Understanding the impact of a non-endoscopic diagnostic test pathway upon cancer pathways using System Dynamics Modelling

System dynamics modelling (SDM) provides a holistic approach to consider the effect of an intervention, incorporating the relationships and processes within a system. This approach enables the observation of expected and unintended consequences that may occur following implementation, providing a framework that can test a pathway based on varying demands and resource levels, ensuring deployment can be responsibly managed. As part of a wider mixed-methods evaluation, SDM can provide an enhanced view of the wide-ranging effects of an intervention, providing a robust framework to support economic and quantitative evaluation.

Introduction

Barrett’s oesophagus occurs when the inner lining at the lower end of the oesophagus is damaged due to acid reflux and can develop into oesophageal cancer. Unity Insights were commissioned to evaluate the impact of a minimally invasive, non-endoscopic diagnostic test for the detection of Barrett’s oesophagus and early oesophageal cancer for individuals living with chronic reflux.

The two main patient cohorts examined were:

• Proactive case finding: Patients living with chronic reflux who were at risk of oesophageal cancer were invited to take a non-endoscopic diagnostic test in Primary Care
• Barrett’s surveillance: Patients already diagnosed with Barrett’s oesophagus and requiring surveillance who were at risk of oesophageal cancer were offered the test in replace of an endoscopy.

A mixed-methods approach was used to observe the impact of the non-endoscopic diagnostic test, incorporating quantitative, qualitative and health economic analyses to provide a holistic assessment of the intervention and its impact. A key element of the quantitative analysis was the use of systems thinking, and the development of a system dynamics model, observing the impact of introducing an alternative diagnostic pathway upon the wider healthcare system, specifically endoscopic services.

System dynamics is an analytical approach used to understand and simulate complex systems over time. It focuses on the relationships between different components of a system, such as the people, processes, and resources, and how these interactions react to change. The method uses feedback loops, time delays, and a ‘stock and flow’ structure to explore how changes in one part of the system can have wider implications across the pathway.
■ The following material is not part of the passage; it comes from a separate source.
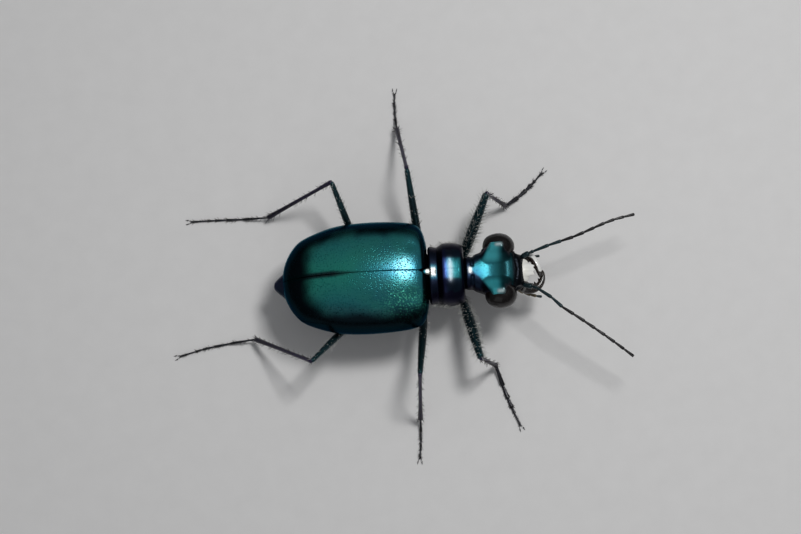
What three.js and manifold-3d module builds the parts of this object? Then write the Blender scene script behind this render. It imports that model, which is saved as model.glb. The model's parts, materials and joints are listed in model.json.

System Dynamics Methodology

In order to simulate and forecast the long-term impact of implementing the non-endoscopic diagnostic pathway. The following steps were followed:

• Pathway Mapping: Modelling patient flow through the pathway, as well as the traditional endoscopic pathway, including identification, eligibility, uptake, adequacy, and diagnosis.
• Data Integration: Using real-world pilot data from three Cancer Alliances to inform model parameters reflecting case identification, diagnostic and treatment outcomes.
• Scenario Analysis: Three scenarios were modelled:
  • 10-year projection based on pilot activity.
  • Scaling to full Cancer Alliance populations.
  • Incorporating the use of the test for the triage of reflux patients to further reduce endoscopy demand.
• Assumptions: Included population growth, prevalence of Barrett’s oesophagus, and uptake rates. Some data were extrapolated due to limitations in real-world availability.

The system dynamics model was developed in Stella Architect, providing a framework to simulate activity across each cancer alliance over the course of a year.

Key findings

Initial Surge in Demand:

The introduction of Proactive case finding, to screen individuals at-risk of developing oesophageal cancer was identified to create a short-term spike in endoscopy demand, based on the system dynamics model, increasing demand upon secondary care services by 5-12% in the first year. This is primarily due to identifying more patients with Barrett’s Oesophagus requiring confirmatory endoscopies following the initial non-endoscopic screening test.

Long-Term Sustainability:

Over time, demand for endoscopies was projected to taper off and settle at a more manageable level. The number of endoscopies saved through non-endoscopic surveillance of Barrett’s Oesophagus patients over time was projected to outweigh those generated by proactive case finding. These results meant that a phased rollout of proactive case finding was recommended to avoid overwhelming endoscopy services in future, wider deployments.

Using non-endoscopic diagnostic approaches to also triage reflux patients on endoscopy waiting lists was projected to offset up to 95% of the additional endoscopy demand by year 10, highlighting that the full utilisation of the pathway could release pressure from secondary services in the long-term.

Operational Considerations:

The model clarified the importance of balancing proactive case finding with available endoscopy capacity and emphasised the need for efficient triage processes and data-driven planning to manage patient flow.

The potential challenges of proactively diagnosing patients with long-term risk indicators of developing Barrett’s oesophagus or oesophageal cancer, were modelled to observe the potential outcomes of operating the service model at scale. While the service helped identify patients at an earlier stage, allowing for early intervention, and provided reassurance to many more, the model allowed the evaluation team to observe the operational impacts, flagging potential risks to endoscopic services that could be mitigated as the service is deployed.

Overall, the use of a systems thinking approach allowed the project to provide analyses focusing on the operational consequences of the intervention, supporting planning and an understanding of the full potential benefits of future implementations.